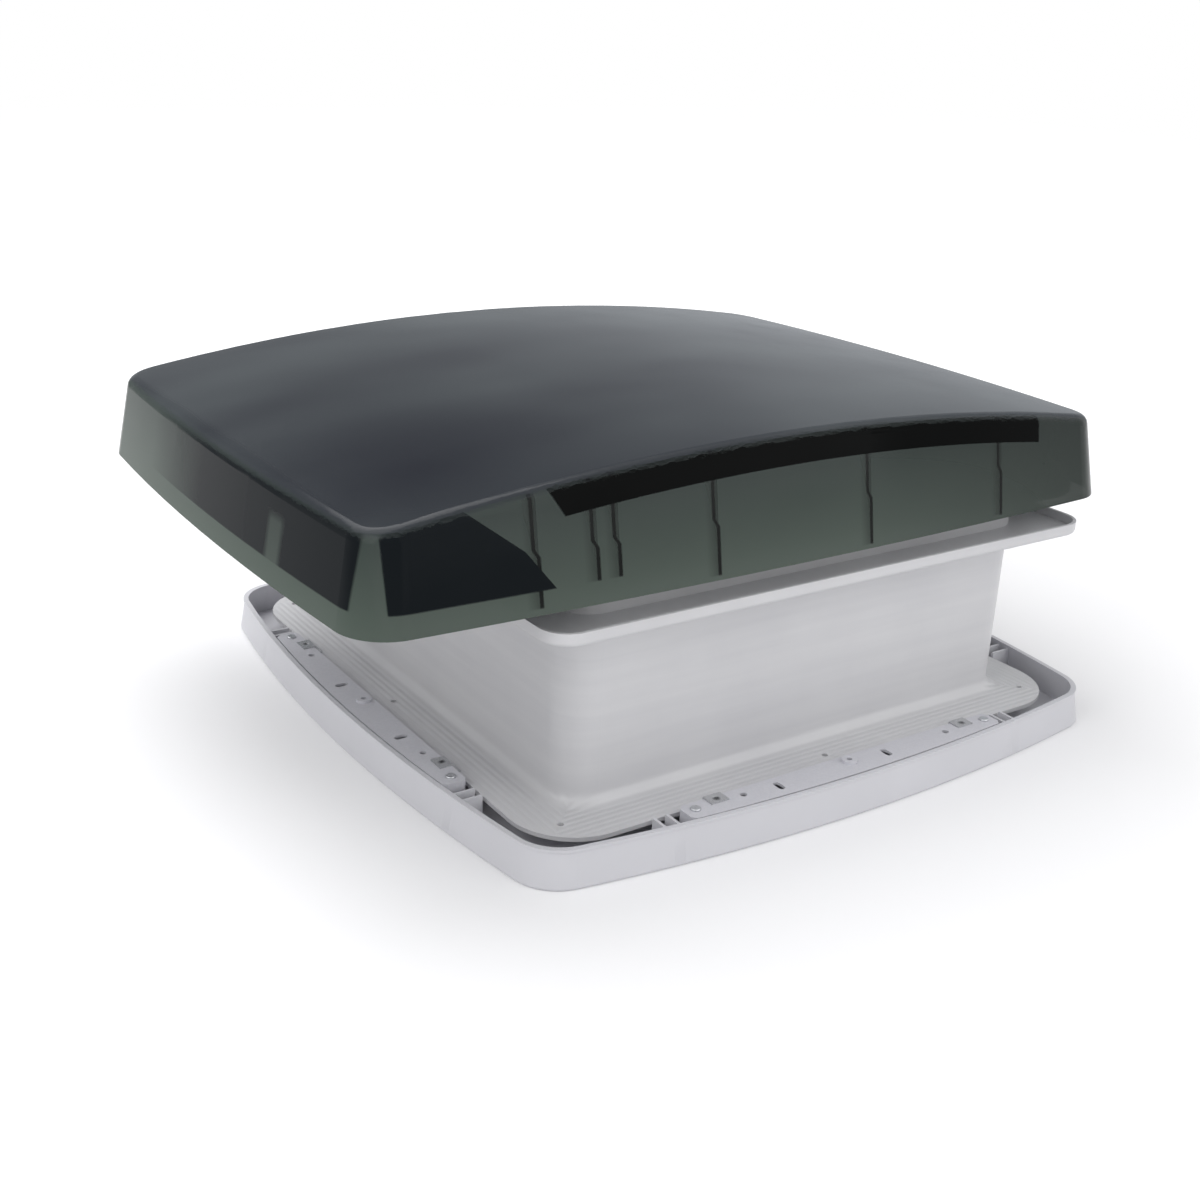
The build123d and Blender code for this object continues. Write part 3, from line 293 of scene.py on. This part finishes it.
# Dome seal: soft pale grey rubber profile pushed over the shaft's top edge. Extruded rubber is
# matt, with drag lines along its length, and takes a light bloom.
seal_rubber, tree, place, shader = new_finish(
    "extruded_pale_grey_rubber", {"Roughness": 0.62, "IOR": 1.52}
)
drag_axes = add_node(tree, "ShaderNodeMapping", {"Vector": place, "Scale": (4.0, 4.0, 900.0)})
drag = add_node(
    tree, "ShaderNodeTexNoise", {"Vector": drag_axes.outputs[0], "Scale": 1.0, "Detail": 2.0}
)
bloom = add_node(tree, "ShaderNodeTexNoise", {"Vector": place, "Scale": 1000 / 25, "Detail": 4.0})
tint = add_node(
    tree,
    "ShaderNodeMix",
    {0: bloom.outputs[0], "A": linear("#c9cbcd"), "B": linear("#dddfe1")},
    data_type="RGBA",
)
tree.links.new(tint.outputs["Result"], shader.inputs["Base Color"])
skin = add_node(
    tree, "ShaderNodeBump", {"Height": drag.outputs[0], "Strength": 0.3, "Distance": 0.0004}
)
tree.links.new(skin.outputs[0], shader.inputs["Normal"])
dress(seal_rubber, "dome_seal")

# Interior tray: bowed trim moulded in white ABS, with a fine satin grain. The melt's flow leaves
# pale clouds in it, about 70 mm across.
tray_abs, tree, place, shader = new_finish("grained_white_abs", {"Roughness": 0.42, "IOR": 1.53})
clouds = add_node(tree, "ShaderNodeTexNoise", {"Vector": place, "Scale": 1000 / 70, "Detail": 4.0})
tint = add_node(
    tree,
    "ShaderNodeMix",
    {0: clouds.outputs[0], "A": linear("#cfcfd4"), "B": linear("#dadadf")},
    data_type="RGBA",
)
tree.links.new(tint.outputs["Result"], shader.inputs["Base Color"])
grain = add_node(tree, "ShaderNodeTexNoise", {"Vector": place, "Scale": 1000 / 0.9, "Detail": 2.0})
skin = add_node(
    tree, "ShaderNodeBump", {"Height": grain.outputs[0], "Strength": 0.12, "Distance": 0.0002}
)
tree.links.new(skin.outputs[0], shader.inputs["Normal"])
dress(tray_abs, "inner_tray")

# Mounting rails: channels moulded in glass-filled nylon that has a dry, slightly mottled surface.
# Four of the same shape lie between the roof flange and the tray wall.
rail_nylon, tree, place, shader = new_finish("glass_filled_nylon", {"Roughness": 0.5, "IOR": 1.53})
fibre = add_node(
    tree,
    "ShaderNodeTexNoise",
    {"Vector": place, "Scale": 1000 / 3, "Detail": 5.0, "Distortion": 1.5},
)
tint = add_node(
    tree,
    "ShaderNodeMix",
    {0: fibre.outputs[0], "A": linear("#c4c4cb"), "B": linear("#d8d8de")},
    data_type="RGBA",
)
tree.links.new(tint.outputs["Result"], shader.inputs["Base Color"])
skin = add_node(
    tree, "ShaderNodeBump", {"Height": fibre.outputs[0], "Strength": 0.18, "Distance": 0.0003}
)
tree.links.new(skin.outputs[0], shader.inputs["Normal"])
dress(rail_nylon, *("mounting_rail_" + side for side in ("left", "right", "front", "rear")))

# Rail clips: strips of bright spring steel, pressed and folded over the rails. The axle clips are
# of the same strip. Rolling leaves fine lines, drawn here 0.4 mm apart so that they show.
spring_steel, tree, place, shader = new_finish("rolled_spring_steel", {"Metallic": 1.0})
roll_axes = add_node(
    tree, "ShaderNodeMapping", {"Vector": place, "Scale": (2500.0, 2500.0, 60.0)}
)
rolled = add_node(
    tree, "ShaderNodeTexNoise", {"Vector": roll_axes.outputs[0], "Scale": 1.0, "Detail": 2.0}
)
polish = add_node(
    tree,
    "ShaderNodeMapRange",
    {"Value": rolled.outputs[0], "From Min": 0.3, "From Max": 0.7, "To Min": 0.22, "To Max": 0.42},
)
tree.links.new(polish.outputs[0], shader.inputs["Roughness"])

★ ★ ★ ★

- What to work on: Write out the material exactly as given.

- Worked answer:
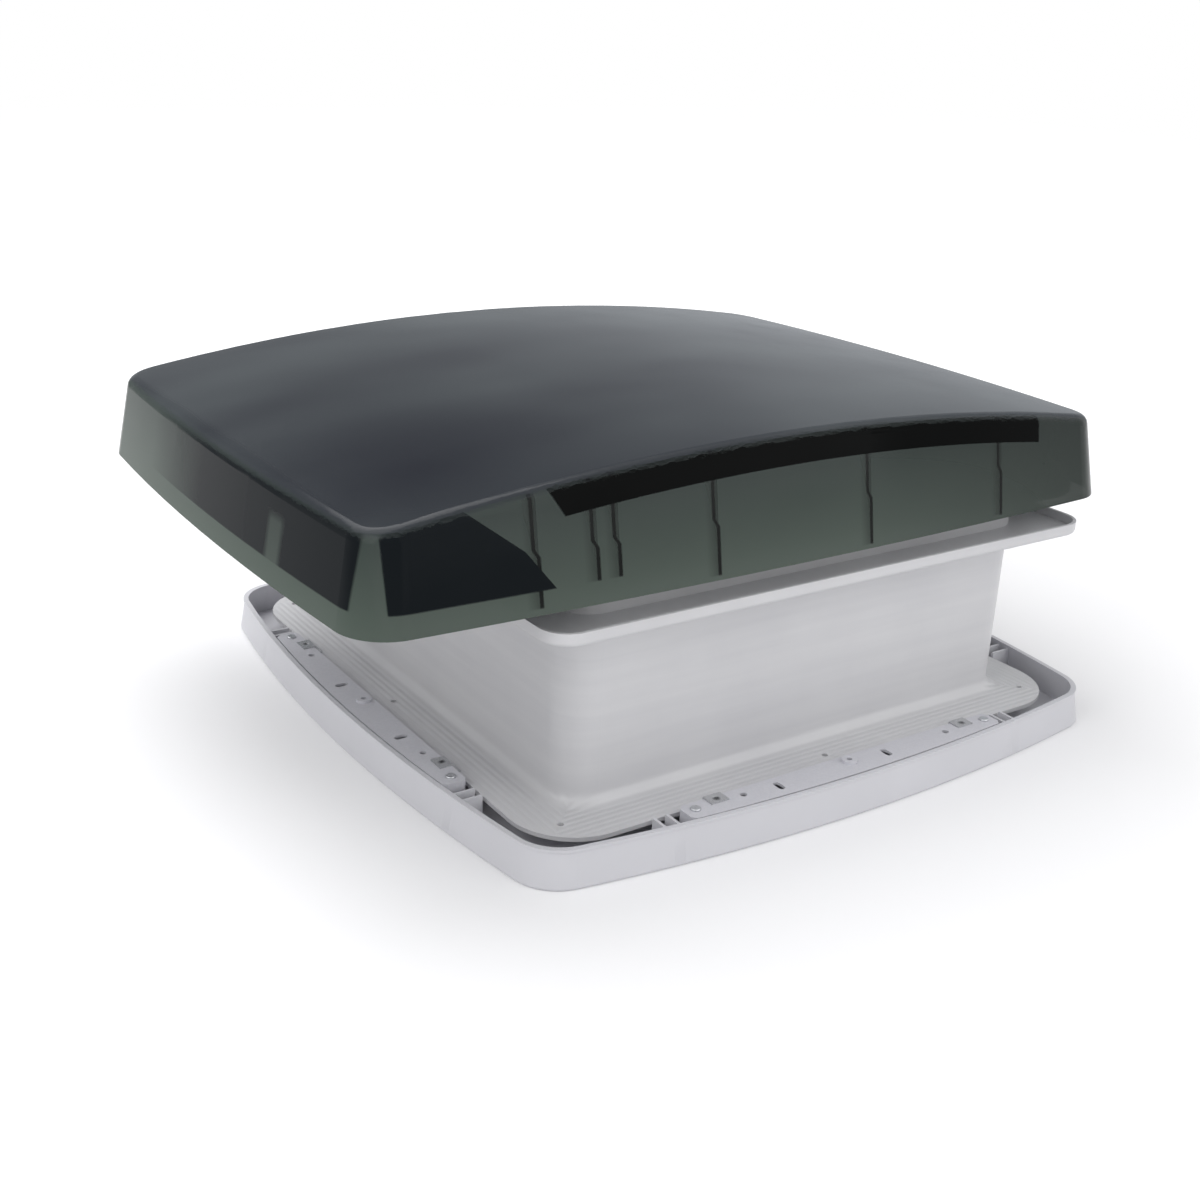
The build123d and Blender code for this object continues. Write part 3, from line 293 of scene.py on. This part finishes it.
# Dome seal: soft pale grey rubber profile pushed over the shaft's top edge. Extruded rubber is
# matt, with drag lines along its length, and takes a light bloom.
seal_rubber, tree, place, shader = new_finish(
    "extruded_pale_grey_rubber", {"Roughness": 0.62, "IOR": 1.52}
)
drag_axes = add_node(tree, "ShaderNodeMapping", {"Vector": place, "Scale": (4.0, 4.0, 900.0)})
drag = add_node(
    tree, "ShaderNodeTexNoise", {"Vector": drag_axes.outputs[0], "Scale": 1.0, "Detail": 2.0}
)
bloom = add_node(tree, "ShaderNodeTexNoise", {"Vector": place, "Scale": 1000 / 25, "Detail": 4.0})
tint = add_node(
    tree,
    "ShaderNodeMix",
    {0: bloom.outputs[0], "A": linear("#c9cbcd"), "B": linear("#dddfe1")},
    data_type="RGBA",
)
tree.links.new(tint.outputs["Result"], shader.inputs["Base Color"])
skin = add_node(
    tree, "ShaderNodeBump", {"Height": drag.outputs[0], "Strength": 0.3, "Distance": 0.0004}
)
tree.links.new(skin.outputs[0], shader.inputs["Normal"])
dress(seal_rubber, "dome_seal")

# Interior tray: bowed trim moulded in white ABS, with a fine satin grain. The melt's flow leaves
# pale clouds in it, about 70 mm across.
tray_abs, tree, place, shader = new_finish("grained_white_abs", {"Roughness": 0.42, "IOR": 1.53})
clouds = add_node(tree, "ShaderNodeTexNoise", {"Vector": place, "Scale": 1000 / 70, "Detail": 4.0})
tint = add_node(
    tree,
    "ShaderNodeMix",
    {0: clouds.outputs[0], "A": linear("#cfcfd4"), "B": linear("#dadadf")},
    data_type="RGBA",
)
tree.links.new(tint.outputs["Result"], shader.inputs["Base Color"])
grain = add_node(tree, "ShaderNodeTexNoise", {"Vector": place, "Scale": 1000 / 0.9, "Detail": 2.0})
skin = add_node(
    tree, "ShaderNodeBump", {"Height": grain.outputs[0], "Strength": 0.12, "Distance": 0.0002}
)
tree.links.new(skin.outputs[0], shader.inputs["Normal"])
dress(tray_abs, "inner_tray")

# Mounting rails: channels moulded in glass-filled nylon that has a dry, slightly mottled surface.
# Four of the same shape lie between the roof flange and the tray wall.
rail_nylon, tree, place, shader = new_finish("glass_filled_nylon", {"Roughness": 0.5, "IOR": 1.53})
fibre = add_node(
    tree,
    "ShaderNodeTexNoise",
    {"Vector": place, "Scale": 1000 / 3, "Detail": 5.0, "Distortion": 1.5},
)
tint = add_node(
    tree,
    "ShaderNodeMix",
    {0: fibre.outputs[0], "A": linear("#c4c4cb"), "B": linear("#d8d8de")},
    data_type="RGBA",
)
tree.links.new(tint.outputs["Result"], shader.inputs["Base Color"])
skin = add_node(
    tree, "ShaderNodeBump", {"Height": fibre.outputs[0], "Strength": 0.18, "Distance": 0.0003}
)
tree.links.new(skin.outputs[0], shader.inputs["Normal"])
dress(rail_nylon, *("mounting_rail_" + side for side in ("left", "right", "front", "rear")))

# Rail clips: strips of bright spring steel, pressed and folded over the rails. The axle clips are
# of the same strip. Rolling leaves fine lines, drawn here 0.4 mm apart so that they show.
spring_steel, tree, place, shader = new_finish("rolled_spring_steel", {"Metallic": 1.0})
roll_axes = add_node(
    tree, "ShaderNodeMapping", {"Vector": place, "Scale": (2500.0, 2500.0, 60.0)}
)
rolled = add_node(
    tree, "ShaderNodeTexNoise", {"Vector": roll_axes.outputs[0], "Scale": 1.0, "Detail": 2.0}
)
polish = add_node(
    tree,
    "ShaderNodeMapRange",
    {"Value": rolled.outputs[0], "From Min": 0.3, "From Max": 0.7, "To Min": 0.22, "To Max": 0.42},
)
tree.links.new(polish.outputs[0], shader.inputs["Roughness"])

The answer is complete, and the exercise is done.